Teaching: On leave 2011-2012

Research Interests: Associative rings and algebras, Lie algebra, group theory

Research Profile: The specific branch of Noncommutative Algebra that I study is sometimes called Combinatorial Algebra. The term derives from its ancestor, Combinatorial Group Theory, which traditionally focuses on such topics as groups presented by generators and relators, growth in groups, the Burnside Problem, as well as computational and algorithmic problems. Similar problems are now studied for infinite-dimensional associative and Lie algebras. I am particularly interested in Burnside-type problems. First posed early in the twentieth century, the famous Burnside Problem for groups asked: Is every finitely generated periodic group finite? The Kurosh-Levitzki Problem is an associative algebra analogue: Is every finitely generated nil algebra finite-dimensional? Counterexamples to both problems were first constructed by Golod and Shafarevich in the 1960's. It was natural, therefore, to reformulate these problems with additional hypotheses in order to obtain a positive solution. Zelmanov won the prestigious Fields Medal in 1994 for his proof that every finitely generated residually finite group is finite, thereby solving the so-called Restricted Burnside Problem for groups. I have extended Zelmanov’s seminal work in group and Lie theory to a single unified theory that has direct applications to other branches of algebra. In particular, I have proved that a finitely generated nil algebra is finite-dimensional if it is infinitesimally-PI, generalizing Shirshov's result for PI-algebras. I have also had some success in applying this new theory to Kaplansky’s Problem which addresses the structure of group algebras whose augmentation ideal is Jacobson radical.
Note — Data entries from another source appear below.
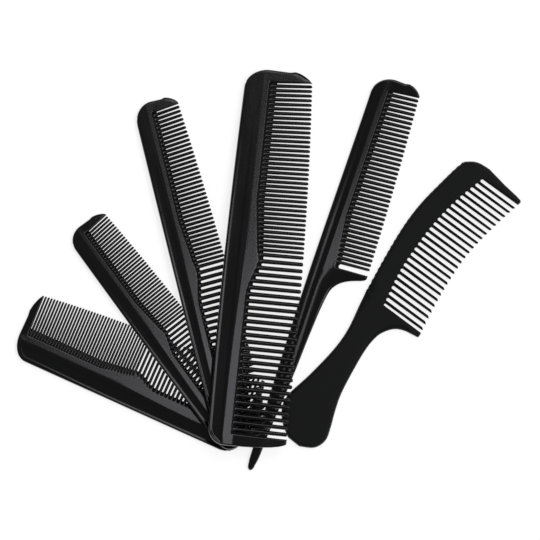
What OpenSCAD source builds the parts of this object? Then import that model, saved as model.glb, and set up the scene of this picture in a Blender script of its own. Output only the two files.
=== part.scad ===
// A set of six moulded plastic hair combs, fanned out and laid over one another.
// Millimetres, +Z up, origin on the table under the middle of the set.
// Every comb is one moulding, drawn in its own frame and then laid in the fan:
// x runs from the outer end to the hub end, y from the back of the spine to the
// tooth tips, and z = 0 is the mid-plane between the two faces.

/* [Large dressing comb] */
// Length over both ends
large_length = 210.5; // [200:0.5:220]
// Width at the hub end, back of the spine to tooth tips
large_width = 44.4; // [42:0.2:46]
// Thickness of the spine
large_thick = 4.2; // [3.6:0.1:4.6]

/* [Barber comb] */
// Length over both ends
barber_length = 196; // [188:1:202]
// Width at the hub end
barber_width = 30.6; // [29:0.2:32]
// Thickness of the spine
barber_thick = 3.6; // [3.2:0.1:4]

/* [Small dressing comb] */
// Length over both ends
small_length = 151; // [145:1:155]
// Width at the hub end
small_width = 30.2; // [28:0.2:31]
// Thickness of the spine
small_thick = 3.4; // [3:0.1:3.8]

/* [Pocket comb] */
// Length over both ends
pocket_length = 138; // [132:1:141]
// Width at the hub end
pocket_width = 45; // [43:0.2:46.4]
// Thickness of the spine
pocket_thick = 3.6; // [3.2:0.1:4]

/* [Tail comb] */
// Length of the whole comb, outer end to tail tip
tail_length = 231.5; // [220:0.5:240]
// Length of the toothed head
tail_head = 110.5; // [108:0.5:112]
// Width of the head at the wide end
tail_width = 31.4; // [30:0.2:32.4]
// Thickness of the spine
tail_thick = 3.6; // [3.2:0.1:4]

/* [Handle comb] */
// Size factor of the whole outline
handle_size = 1; // [0.96:0.01:1.04]
// Thickness of the plate
handle_thick = 4.4; // [4:0.1:4.8]
// Gap width between two teeth
handle_gap = 1.7; // [1.5:0.1:2.1]

/* [Teeth] */
// Fine gaps on each two-grade comb
fine_gaps = 38; // [34:1:42]
// Coarse gaps on each two-grade comb
coarse_gaps = 27; // [23:1:31]
// Coarse pitch divided by fine pitch
grade_ratio = 1.487; // [1.3:0.001:1.6]
// Share of a fine pitch taken by the gap, at its root
fine_share = 0.13; // [0.12:0.01:0.24]
// Share of a coarse pitch taken by the gap, at its root
coarse_share = 0.3; // [0.26:0.01:0.38]
// Gaps on the tail comb
tail_gaps = 38; // [34:1:42]
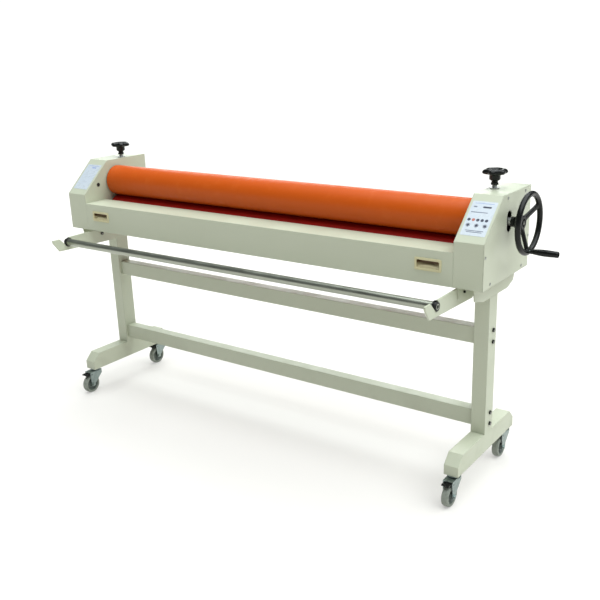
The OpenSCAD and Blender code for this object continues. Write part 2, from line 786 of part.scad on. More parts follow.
place() upper_roller_sleeve();
place() handwheel();
place() hub_bolt();
place() grip_stud();
place() crank_grip();
place() side(-1) pressure_screw();  // left_pressure_screw
place() side(-1) jam_nut();  // left_jam_nut
place() side(-1) knob();  // left_knob
place() pressure_screw();  // right_pressure_screw
place() jam_nut();  // right_jam_nut
place() knob();  // right_knob
place() bar_bushes();
place() supply_bar();
place() caster_at(-1, -1) fork();  // front_left_fork
place() caster_at(-1, -1) caster_rim();  // front_left_rim
place() caster_at(-1, -1) caster_tyre();  // front_left_tyre
place() caster_at(-1, -1) brake();  // front_left_brake
place() caster_at(1, -1) fork();  // front_right_fork
place() caster_at(1, -1) caster_rim();  // front_right_rim
place() caster_at(1, -1) caster_tyre();  // front_right_tyre
place() caster_at(1, -1) brake();  // front_right_brake
place() caster_at(-1, 1) fork();  // rear_left_fork
place() caster_at(-1, 1) caster_rim();  // rear_left_rim
place() caster_at(-1, 1) caster_tyre();  // rear_left_tyre
place() caster_at(-1, 1) brake();  // rear_left_brake
place() caster_at(1, 1) fork();  // rear_right_fork
place() caster_at(1, 1) caster_rim();  // rear_right_rim
place() caster_at(1, 1) caster_tyre();  // rear_right_tyre
place() caster_at(1, 1) brake();  // rear_right_brake
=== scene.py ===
"""Cold roll laminator on a wheeled stand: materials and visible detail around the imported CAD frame.

Sizes of pieces are in millimetres and become metres by MM; materials, camera and lights use metres.
"""

import json
import math

import bmesh
import bpy
from mathutils import Matrix, Vector


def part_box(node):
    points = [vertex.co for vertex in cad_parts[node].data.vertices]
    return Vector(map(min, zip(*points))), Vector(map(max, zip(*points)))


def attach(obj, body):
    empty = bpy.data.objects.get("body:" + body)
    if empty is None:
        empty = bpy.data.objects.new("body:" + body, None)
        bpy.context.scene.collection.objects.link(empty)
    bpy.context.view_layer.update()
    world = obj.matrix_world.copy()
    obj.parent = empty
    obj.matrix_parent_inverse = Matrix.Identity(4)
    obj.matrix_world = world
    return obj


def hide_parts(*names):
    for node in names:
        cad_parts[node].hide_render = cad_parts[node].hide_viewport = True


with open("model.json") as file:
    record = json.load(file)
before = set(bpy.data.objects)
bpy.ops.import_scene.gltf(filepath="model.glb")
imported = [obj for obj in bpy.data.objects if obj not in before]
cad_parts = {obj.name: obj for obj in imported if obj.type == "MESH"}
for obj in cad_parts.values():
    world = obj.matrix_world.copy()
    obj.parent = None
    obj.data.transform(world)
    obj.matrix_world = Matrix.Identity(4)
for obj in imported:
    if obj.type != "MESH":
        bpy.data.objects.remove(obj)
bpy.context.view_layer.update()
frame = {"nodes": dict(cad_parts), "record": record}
NODES = frame["nodes"]
MM = 0.001
CORNERS = ("front_left", "front_right", "rear_left", "rear_right")


# ---------------------------------------------------------------- places read from the frame

def middle(node):
    low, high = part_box(node)
    return (low + high) / 2


def size(node):
    low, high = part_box(node)
    return high - low


def joint_place(name):
    """Where a joint's axis passes, in metres."""
    rows = frame["record"]["behaviour"]["joints"]
    return next(Vector(row["pos_m"]) for row in rows if row["name"] == name)


def round_angles(count):
    """So many angles spread evenly over one turn."""
    return [2 * math.pi * i / count for i in range(count)]


# ---------------------------------------------------------------- materials

def colour(red, green, blue):
    """Linear colour from 0-255 display values."""
    def linear(value):
        value /= 255
        return value / 12.92 if value <= 0.04045 else ((value + 0.055) / 1.055) ** 2.4
    return (linear(red), linear(green), linear(blue), 1)


class Surface:
    """A Principled material with small helpers for procedural detail in object coordinates.

    Noise scales are in waves per metre, bump distances and the edge radius in metres.
    """

    def __init__(self, name, base, roughness, metallic=0.0, coat=0.0, specular=0.5):
        self.material = bpy.data.materials.new(name)
        self.material.use_nodes = True
        self.nodes = self.material.node_tree.nodes
        self.links = self.material.node_tree.links
        self.shader = self.nodes["Principled BSDF"]
        self.base = base
        self.shader.inputs["Base Color"].default_value = base
        self.shader.inputs["Roughness"].default_value = roughness
        self.shader.inputs["Metallic"].default_value = metallic
        self.shader.inputs["Coat Weight"].default_value = coat
        self.shader.inputs["Specular IOR Level"].default_value = specular
        self.coordinates = self.nodes.new("ShaderNodeTexCoord").outputs["Object"]
        self.bump_chain = None

    def scaled(self, scale):
        mapping = self.nodes.new("ShaderNodeMapping")
        mapping.inputs["Scale"].default_value = scale
        self.links.new(self.coordinates, mapping.inputs["Vector"])
        return mapping.outputs["Vector"]

    def noise(self, scale, detail=3.0, stretch=(1, 1, 1), roughness=0.5):
        node = self.nodes.new("ShaderNodeTexNoise")
        node.inputs["Scale"].default_value = scale
        node.inputs["Detail"].default_value = detail
        node.inputs["Roughness"].default_value = roughness
        self.links.new(self.scaled(stretch), node.inputs["Vector"])
        return node.outputs["Fac"]

    def spread(self, factor, low, high, to_low=0.0, to_high=1.0):
        node = self.nodes.new("ShaderNodeMapRange")
        limits = {"From Min": low, "From Max": high, "To Min": to_low, "To Max": to_high}
        for name, value in limits.items():
            node.inputs[name].default_value = value
        self.links.new(factor, node.inputs["Value"])
        return node.outputs["Result"]

    def times(self, a, b):
        node = self.nodes.new("ShaderNodeMath")
        node.operation = "MULTIPLY"
        self.links.new(a, node.inputs[0])
        if isinstance(b, float):
            node.inputs[1].default_value = b
        else:
            self.links.new(b, node.inputs[1])
        return node.outputs[0]

    def tint(self, factor, other):
        """Blends the base colour so far towards another colour."""
        node = self.nodes.new("ShaderNodeMix")
        node.data_type = "RGBA"
        node.inputs["B"].default_value = other
        socket = self.shader.inputs["Base Color"]
        if socket.is_linked:
            self.links.new(socket.links[0].from_socket, node.inputs["A"])
        else:
            node.inputs["A"].default_value = self.base
        self.links.new(factor, node.inputs["Factor"])
        self.links.new(node.outputs["Result"], socket)
        return self

    def gloss(self, factor, low, high):
        """Varies the roughness between two values."""
        self.links.new(self.spread(factor, 0.35, 0.65, low, high), self.shader.inputs["Roughness"])
        return self

    def bump(self, height, distance, strength=1.0):
        node = self.nodes.new("ShaderNodeBump")
        node.inputs["Distance"].default_value = distance
        node.inputs["Strength"].default_value = strength
        self.links.new(height, node.inputs["Height"])
        if self.bump_chain is not None:
            self.links.new(self.bump_chain, node.inputs["Normal"])
        self.bump_chain = node.outputs["Normal"]
        self.links.new(self.bump_chain, self.shader.inputs["Normal"])
        return self

    def soft_edges(self, radius):
        """Shades every edge as if it were rounded; called before the first bump."""
        node = self.nodes.new("ShaderNodeBevel")
        node.samples = 6
        node.inputs["Radius"].default_value = radius
        self.bump_chain = node.outputs["Normal"]
        return self

    def axis(self, name):
        node = self.nodes.new("ShaderNodeSeparateXYZ")
        self.links.new(self.coordinates, node.inputs["Vector"])
        return node.outputs[name]

    def edges(self, low, high):
        """Pointiness, spread so that it is 0 on flats and 1 on sharp outer edges."""
        geometry = self.nodes.new("ShaderNodeNewGeometry")
        return self.spread(geometry.outputs["Pointiness"], low, high)


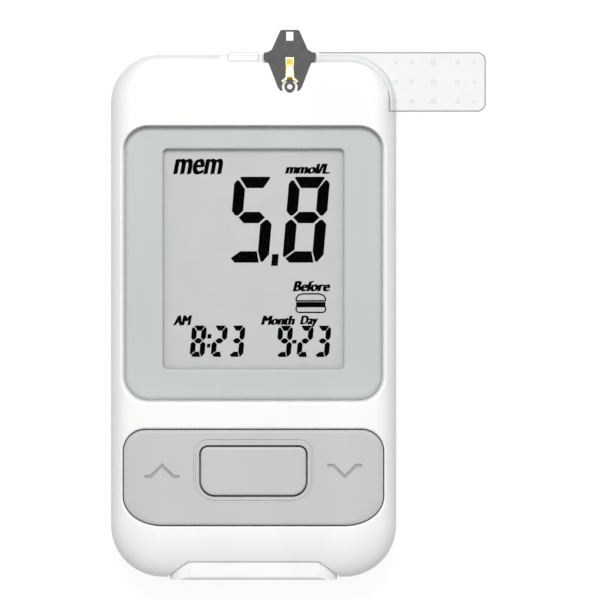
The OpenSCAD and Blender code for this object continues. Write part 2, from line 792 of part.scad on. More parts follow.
module display_window() {
    color("white", 0.3) slab(view_outline(window_lap), window_z, window_z + window_t);
}

module display_gasket() {
    color("dimgray") difference() {
        slab(view_outline(window_lap), gasket_z, window_z);
        slab(view_outline(fit_gap), gasket_z - cut, window_z + cut);
    }
}

// Two glass plates; the front one leaves the contact edges of the rear one bare
module lcd_panel() {
    rear_glass_t = lcd_t / 2;
    edge = zebra_w / 4;
    color("silver") {
        slab(view_outline(lcd_lap), lcd_z, lcd_z + rear_glass_t);
        intersection() {
            slab(view_outline(lcd_lap - fit_gap), lcd_z + rear_glass_t - seam, gasket_z);
            block(
                [-view_w, view_y0 - lcd_lap + edge, lcd_z],
                [view_w, view_y1 + lcd_lap - edge, gasket_z + cut]
            );
        }
    }
}

// Open tray between the contact strips, and the frame round the glass that stands on the board
holder_gap = 0.4;
tray_y0 = view_y0 - lcd_lap + zebra_w + holder_gap;
tray_y1 = view_y1 + lcd_lap - zebra_w - holder_gap;
module lcd_holder() {
    tray_t = 0.8;
    color("whitesmoke") {
        difference() {
            slab(view_outline(lcd_lap + fit_gap + holder_wall), board_top, gasket_z - 0.2);
            slab(view_outline(lcd_lap + fit_gap), board_top - cut, gasket_z + cut);
        }
        block(
            [-view_w / 2 - lcd_lap - fit_gap - seam, tray_y0, diffuser_z - tray_t],
            [view_w / 2 + lcd_lap + fit_gap + seam, tray_y1, diffuser_z]
        );
    }
}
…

Kaplansky’s Problem has been described as the next big hurdle in group theory after the Restricted Burnside Problem. The solution of the Restricted Burnside Problem is equivalent to saying every pro-finite group of finite exponent is locally finite. Zelmanov went on to prove even more: every periodic pro-finite group is locally finite. Together, Wilson and Zelmanov proved a related result every Engelian pro-finite is locally nilpotent. These results led to the obvious generalizations to all compact groups. I have been working on the Lie-theoretic analogues of these problems. In particular, McInnes and I have proved that every Engelian pro-finite Lie ring is locally nilpotent. It is unknown whether or not this result extends to all compact Lie rings.